* _PROBLEM REQUIREMENTS_: Set down, exactly as written, only the lines starting with the one that holds "outermost = POST_OUTER" and ending with the one that holds "bpy.context.scene.collection.objects.link(empty)".

-- Start of SUPPLIED INFORMATION --

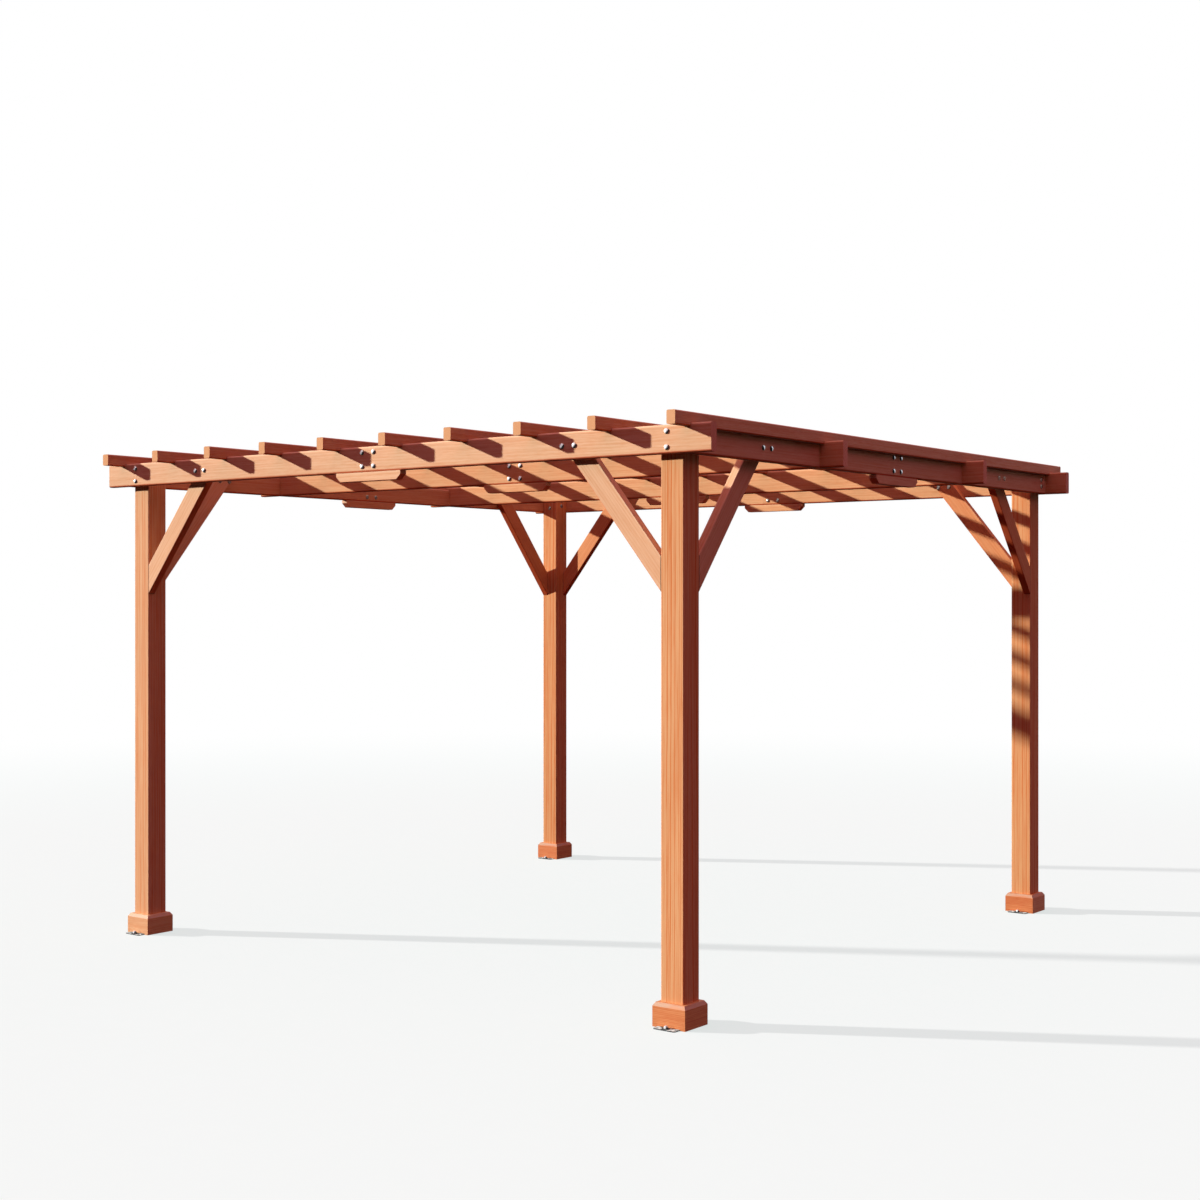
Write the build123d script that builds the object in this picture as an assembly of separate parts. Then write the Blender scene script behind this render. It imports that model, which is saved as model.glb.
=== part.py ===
from build123d import *

import os
from math import cos, radians, sin, sqrt, tan

# Cedar garden pergola, in millimetres. +Z is up, +X runs along the front beam and +Y runs from the
# front beam to the back one. The origin is at ground level, under the middle of the roof.

# Plan and height
POST_PITCH = 3242.0  # from post centre to post centre, the same along X and along Y
BEAM_UNDERSIDE = 2234.0  # from the ground to the underside of every beam

# Posts
POST_SIDE = 108.0
POST_EASING = 4.0  # radius on the long edges

# Beams
BEAM_HEIGHT = 113.0
BEAM_THICKNESS = 38.0
BEAM_OVERHANG = 154.0  # past the posts' outer faces, at the left and right
INNER_BEAM_OFFSET = 685.0  # from the middle to the centre line of each inner beam
BEAM_EASING = 9.0

# Slats
SLAT_COUNT = 10
SLAT_WIDTH = 40.0
SLAT_HEIGHT = 55.0
SLAT_NOTCH_DEPTH = 12.0
SLAT_END_OVERHANG = 108.0  # past the outer faces of the front and back beams
SLAT_SIDE_OVERHANG = 62.0  # outermost slat's outer face, past the posts' outer faces
SLAT_EASING = 6.0

# Knee braces
BRACE_WIDTH = 90.0
BRACE_THICKNESS = 38.0
BRACE_ANGLE = 39.3  # degrees from upright
BRACE_DROP = 536.0  # from the beams' underside down to the lowest point on the post
BRACE_EASING = 3.0

# Half-lapped splices and the blocks under them
SPLICE_LAP = 140.0
SPLICE_BLOCK_LENGTH = 396.0
SPLICE_BLOCK_HEIGHT = 40.0
SPLICE_BLOCK_CLIP_RUN = 26.0
SPLICE_BLOCK_CLIP_RISE = 24.0
SPLICE_BLOCK_EASING = 2.0

# Plinths
PLINTH_BOARD = 24.0  # thickness of the boards
PLINTH_HEIGHT = 96.0
PLINTH_CHAMFER_RUN = 10.0
PLINTH_CHAMFER_RISE = 15.0

# Anchor brackets
BRACKET_GAUGE = 4.0
BRACKET_WIDTH = 104.0
BRACKET_TONGUE = 36.0  # past the plinth's front face
BRACKET_COVER = 24.0  # from the top of the upstand to the top of the plinth
BRACKET_CORNER_RADIUS = 10.0
ANCHOR_HOLE_DIAMETER = 13.0

# Clearances
CHEEK_CLEARANCE = 0.3  # each side of a beam in its lap or notch
MITRE_CLEARANCE = 0.4  # between neighbouring plinth boards
POCKET_CLEARANCE = 1.0  # round a bracket in its plinth
BRACE_HEAD_CLEARANCE = 6.0  # from a brace's level cut up to the slats

# Places that follow from the sizes above
POST_CENTRE = POST_PITCH / 2
POST_OUTER = POST_CENTRE + POST_SIDE / 2
POST_INNER = POST_CENTRE - POST_SIDE / 2
BEAM_TOP = BEAM_UNDERSIDE + BEAM_HEIGHT
BEAM_END = POST_OUTER + BEAM_OVERHANG
BEAM_OUTER_FACE = POST_OUTER + BEAM_THICKNESS
OUTER_BEAM_OFFSET = POST_OUTER + BEAM_THICKNESS / 2
SLAT_UNDERSIDE = BEAM_TOP - SLAT_NOTCH_DEPTH
SLAT_TOP = SLAT_UNDERSIDE + SLAT_HEIGHT
CROSS_LAP_LEVEL = (BEAM_UNDERSIDE + SLAT_UNDERSIDE) / 2
NOTCH_WIDTH = BEAM_THICKNESS + 2 * CHEEK_CLEARANCE
PLINTH_SIDE = POST_SIDE + 2 * PLINTH_BOARD
CROSS_BEAMS = {
    "front": -OUTER_BEAM_OFFSET,
    "second": -INNER_BEAM_OFFSET,
    "third": INNER_BEAM_OFFSET,
    "back": OUTER_BEAM_OFFSET,
}
SIDES = {"left": -1, "right": 1}
ENDS = {"front": -1, "back": 1}


def block(x, y, z):
    """A block that fills the given (low, high) range along each axis."""
    centre = Pos(sum(x) / 2, sum(y) / 2, sum(z) / 2)
    return centre * Box(x[1] - x[0], y[1] - y[0], z[1] - z[0])


def eased(solid, axis, radius):
    """The solid with every edge along one axis rounded."""
    return fillet(solid.edges().filter_by(axis), radius)


def post(side, end):
    """A square post from the ground to the underside of the slats."""
    upright = Box(POST_SIDE, POST_SIDE, SLAT_UNDERSIDE, align=(Align.CENTER, Align.CENTER, Align.MIN))
    return Pos(side * POST_CENTRE, end * POST_CENTRE, 0) * eased(upright, Axis.Z, POST_EASING)


def lapped_length(outer_end, top, tongue_side):
    """A beam half along X: its tongue reaches past the middle and keeps one half of the thickness."""
    thickness = (-BEAM_THICKNESS / 2, BEAM_THICKNESS / 2)
    half = block((-SPLICE_LAP / 2, outer_end), thickness, (BEAM_UNDERSIDE, top))
    half = eased(half, Axis.X, BEAM_EASING)
    waste = sorted((0, -tongue_side * BEAM_THICKNESS / 2))
    return half - block((-SPLICE_LAP / 2, SPLICE_LAP / 2), waste, (BEAM_UNDERSIDE, top))


def crossing_housing(offset, z):
    """The room that a beam along X gives up where another one crosses it."""
    reach = (offset - NOTCH_WIDTH / 2, offset + NOTCH_WIDTH / 2)
    return block(reach, (-BEAM_THICKNESS / 2, BEAM_THICKNESS / 2), z)


def cross_beam_half(side, offset):
    """Half of a beam that runs from left to right, with a square outer end."""
    half = lapped_length(BEAM_END, BEAM_TOP, -side)
    if abs(offset) < POST_CENTRE:
        half -= crossing_housing(OUTER_BEAM_OFFSET, (BEAM_UNDERSIDE, CROSS_LAP_LEVEL))
    if side < 0:
        half = half.mirror(Plane.YZ)
    return Pos(0, offset, 0) * half


def side_beam_half(side, end):
    """Half of a beam that runs from the middle to the inner face of the front or back beam."""
    half = lapped_length(POST_OUTER, SLAT_UNDERSIDE, -end)
    half -= crossing_housing(INNER_BEAM_OFFSET, (CROSS_LAP_LEVEL, SLAT_UNDERSIDE))
    if end < 0:
        half = half.mirror(Plane.YZ)
    return Pos(side * OUTER_BEAM_OFFSET, 0, 0) * Rot(0, 0, 90) * half


def splice_block():
    """The block under a splice, its lower corners clipped, along X under the middle."""
    half = SPLICE_BLOCK_LENGTH / 2
    clip_top = SPLICE_BLOCK_CLIP_RISE - SPLICE_BLOCK_HEIGHT
    clip_foot = half - SPLICE_BLOCK_CLIP_RUN
    outline = Polyline(
        (-half, 0),
        (half, 0),
        (half, clip_top),
        (clip_foot, -SPLICE_BLOCK_HEIGHT),
        (-clip_foot, -SPLICE_BLOCK_HEIGHT),
        (-half, clip_top),
        close=True,
    )
    solid = extrude(Plane.XZ * make_face(outline), BEAM_THICKNESS / 2, both=True)
    lower_edges = solid.edges().filter_by(Axis.X).group_by(Axis.Z)[0]
    return Pos(0, 0, BEAM_UNDERSIDE) * fillet(lower_edges, SPLICE_BLOCK_EASING)


def knee_brace():
    """A brace along X that rises from the plane X = 0 with a plumb foot and a level head."""
    angle = radians(BRACE_ANGLE)
    toe = BEAM_UNDERSIDE - BRACE_DROP
    head = SLAT_UNDERSIDE - BRACE_HEAD_CLEARANCE
    heel = toe + BRACE_WIDTH / sin(angle)
    head_reach = (head - toe) * tan(angle)
    outline = Polyline(
        (0, toe),
        (head_reach, head),
        (head_reach - BRACE_WIDTH / cos(angle), head),
        (0, heel),
        close=True,
    )
    solid = extrude(Plane.XZ * make_face(outline), BRACE_THICKNESS / 2, both=True)
    square_edges = [edge for axis in (Axis.X, Axis.Y, Axis.Z) for edge in solid.edges().filter_by(axis)]
    return fillet(solid.edges() - square_edges, BRACE_EASING)


def cross_brace(side, end):
    """A knee brace behind the front or back beam, its outer face flush with the post's."""
    turn = Rot(0, 0, 180) if side > 0 else Rot(0, 0, 0)
    return Pos(side * POST_INNER, end * (POST_OUTER - BRACE_THICKNESS / 2), 0) * turn * knee_brace()


def side_brace(side, end):
    """A knee brace behind a side beam, its outer face flush with the post's."""
    turn = Rot(0, 0, -end * 90)
    return Pos(side * (POST_OUTER - BRACE_THICKNESS / 2), end * POST_INNER, 0) * turn * knee_brace()


def slat(x):
    """A slat along Y, let down over the four beams that cross under it."""
    reach = BEAM_OUTER_FACE + SLAT_END_OVERHANG
    across = (-SLAT_WIDTH / 2, SLAT_WIDTH / 2)
    bar = eased(block(across, (-reach, reach), (SLAT_UNDERSIDE, SLAT_TOP)), Axis.Y, SLAT_EASING)
    for offset in CROSS_BEAMS.values():
        notch = (offset - NOTCH_WIDTH / 2, offset + NOTCH_WIDTH / 2)
        bar -= block(across, notch, (SLAT_UNDERSIDE, BEAM_TOP))
    return Pos(x, 0, 0) * bar


def plinth_board():
    """The front board of a plinth about the origin, chamfered on top and mitred at both ends."""
    outer = -PLINTH_SIDE / 2
    inner = -POST_SIDE / 2
    profile = Polyline(
        (inner, 0),
        (outer, 0),
        (outer, PLINTH_HEIGHT - PLINTH_CHAMFER_RISE),
        (outer + PLINTH_CHAMFER_RUN, PLINTH_HEIGHT),
        (inner, PLINTH_HEIGHT),
        close=True,
    )
    board = extrude(Plane.YZ * make_face(profile), PLINTH_SIDE / 2, both=True)
    apex = -MITRE_CLEARANCE / sqrt(2)
    mitres = make_face(Polyline((0, apex), (-PLINTH_SIDE, apex - PLINTH_SIDE), (PLINTH_SIDE, apex - PLINTH_SIDE),
                                close=True))
    return board & extrude(mitres, PLINTH_HEIGHT)


def bracket_relief():
    """The slot and the pocket in a plinth's front board for an anchor bracket."""
    width = BRACKET_WIDTH / 2 + POCKET_CLEARANCE
    depth = BRACKET_GAUGE + POCKET_CLEARANCE
    inner = -POST_SIDE / 2
    slot = block((-width, width), (-PLINTH_SIDE / 2, inner), (0, depth))
    upstand_top = PLINTH_HEIGHT - BRACKET_COVER
    return slot + block((-width, width), (inner - depth, inner), (0, upstand_top + POCKET_CLEARANCE))


def plinth(side, end):
    """The four boards round a post's foot."""
    board = plinth_board()
    boards = [board - bracket_relief()]
    boards += [Rot(0, 0, turn) * board for turn in (90, 180, 270)]
    return [Pos(side * POST_CENTRE, end * POST_CENTRE, 0) * each for each in boards]


def anchor_bracket(side, end):
    """A steel angle on a post's front face, its tongue out on the ground past the plinth."""
    tongue_end = -PLINTH_BOARD - BRACKET_TONGUE
    upstand_top = PLINTH_HEIGHT - BRACKET_COVER
    profile = Polyline(
        (0, 0),
        (tongue_end, 0),
        (tongue_end, BRACKET_GAUGE),
        (-BRACKET_GAUGE, BRACKET_GAUGE),
        (-BRACKET_GAUGE, upstand_top),
        (0, upstand_top),
        close=True,
    )
    angle = extrude(Plane.YZ * make_face(profile), BRACKET_WIDTH / 2, both=True)
    angle = fillet(angle.edges().filter_by(Axis.Z).group_by(Axis.Y)[0], BRACKET_CORNER_RADIUS)
    hole = Cylinder(ANCHOR_HOLE_DIAMETER / 2, 4 * BRACKET_GAUGE)
    angle -= Pos(0, tongue_end + BRACKET_TONGUE / 2, 0) * hole
    return Pos(side * POST_CENTRE, end * POST_CENTRE - POST_SIDE / 2, 0) * angle


def save(name, *shapes):
    """Writes one node: a solid, or several that stand apart."""
    solids = [solid for shape in shapes for solid in shape.solids()]
    export_step(solids[0] if len(solids) == 1 else Compound(children=solids), f"parts/{name}.step")


def main():
    os.makedirs("parts", exist_ok=True)
    brackets = []
    for end_name, end in ENDS.items():
        for side_name, side in SIDES.items():
            corner = f"{end_name}_{side_name}"
            save(f"{corner}_post", post(side, end))
            save(f"{corner}_plinth", *plinth(side, end))
            save(f"{corner}_cross_brace", cross_brace(side, end))
            save(f"{corner}_side_brace", side_brace(side, end))
            brackets.append(anchor_bracket(side, end))
    save("anchor_brackets", *brackets)
    for beam_name, offset in CROSS_BEAMS.items():
        for side_name, side in SIDES.items():
            save(f"{beam_name}_beam_{side_name}_half", cross_beam_half(side, offset))
        save(f"{beam_name}_splice_block", Pos(0, offset, 0) * splice_block())
    for side_name, side in SIDES.items():
        for end_name, end in ENDS.items():
            save(f"{side_name}_beam_{end_name}_half", side_beam_half(side, end))
        turned_block = Rot(0, 0, 90) * splice_block()
        save(f"{side_name}_splice_block", Pos(side * OUTER_BEAM_OFFSET, 0, 0) * turned_block)
    outermost = POST_OUTER + SLAT_SIDE_OVERHANG - SLAT_WIDTH / 2
    for index in range(SLAT_COUNT):
        share = index / (SLAT_COUNT - 1)
        save(f"slat_{index + 1:02d}", slat(outermost * (2 * share - 1)))


main()
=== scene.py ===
"""A garden pergola in red-brown stained cedar: its finishes, bolts, floor, light and camera."""

import logging
import math
import random
from collections.abc import Sequence
from dataclasses import dataclass, field
from enum import Enum
from itertools import product

import bmesh
import bpy
from mathutils import Matrix, Vector


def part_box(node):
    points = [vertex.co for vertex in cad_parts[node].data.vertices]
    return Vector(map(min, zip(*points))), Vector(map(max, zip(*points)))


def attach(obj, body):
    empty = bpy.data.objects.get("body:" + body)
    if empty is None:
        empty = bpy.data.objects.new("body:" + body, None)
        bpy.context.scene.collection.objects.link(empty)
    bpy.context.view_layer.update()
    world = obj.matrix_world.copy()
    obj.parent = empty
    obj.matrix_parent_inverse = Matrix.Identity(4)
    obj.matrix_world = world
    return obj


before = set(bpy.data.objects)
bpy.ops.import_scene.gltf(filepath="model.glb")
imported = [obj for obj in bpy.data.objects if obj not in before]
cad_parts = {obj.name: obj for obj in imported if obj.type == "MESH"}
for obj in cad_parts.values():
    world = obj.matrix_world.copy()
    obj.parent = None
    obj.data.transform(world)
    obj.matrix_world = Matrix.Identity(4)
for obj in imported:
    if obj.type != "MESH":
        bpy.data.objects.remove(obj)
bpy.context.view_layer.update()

LOG = logging.getLogger("pergola")

X_AXIS = Vector((1.0, 0.0, 0.0))
Y_AXIS = Vector((0.0, 1.0, 0.0))
Z_AXIS = Vector((0.0, 0.0, 1.0))

Colour = tuple[float, float, float, float]
Shade = tuple[int, int, int]
Profile = Sequence[tuple[float, float]]
Operand = "Signal | float | Sequence[float]"

WHITE: Colour = (1.0, 1.0, 1.0, 1.0)


class Place(Enum):
    """A way out from the middle of the pergola, as a sign along one axis."""

    @property
    def word(self) -> str:
        """Its name in the names of nodes."""
        return self.name.lower()


class Side(Place):
    """The two sides of the pergola, as the sign of X."""

    LEFT = -1
    RIGHT = 1


class End(Place):
    """The two ends of the pergola, as the sign of Y."""

    FRONT = -1
    BACK = 1


class Way(Enum):
    """The way that a beam runs, as it stands in the names of nodes."""

    CROSS = "cross"
    SIDE = "side"


class Wear(Enum):
    """Which long edges of a member are painted pale, partly as wear and partly as a painted highlight."""

    ALL = "all"
    UPPER = "upper"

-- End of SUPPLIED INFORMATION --

* _EXPECTED ANSWER_:
    outermost = POST_OUTER + SLAT_SIDE_OVERHANG - SLAT_WIDTH / 2
    for index in range(SLAT_COUNT):
        share = index / (SLAT_COUNT - 1)
        save(f"slat_{index + 1:02d}", slat(outermost * (2 * share - 1)))


main()
=== scene.py ===
"""A garden pergola in red-brown stained cedar: its finishes, bolts, floor, light and camera."""

import logging
import math
import random
from collections.abc import Sequence
from dataclasses import dataclass, field
from enum import Enum
from itertools import product

import bmesh
import bpy
from mathutils import Matrix, Vector


def part_box(node):
    points = [vertex.co for vertex in cad_parts[node].data.vertices]
    return Vector(map(min, zip(*points))), Vector(map(max, zip(*points)))


def attach(obj, body):
    empty = bpy.data.objects.get("body:" + body)
    if empty is None:
        empty = bpy.data.objects.new("body:" + body, None)
        bpy.context.scene.collection.objects.link(empty)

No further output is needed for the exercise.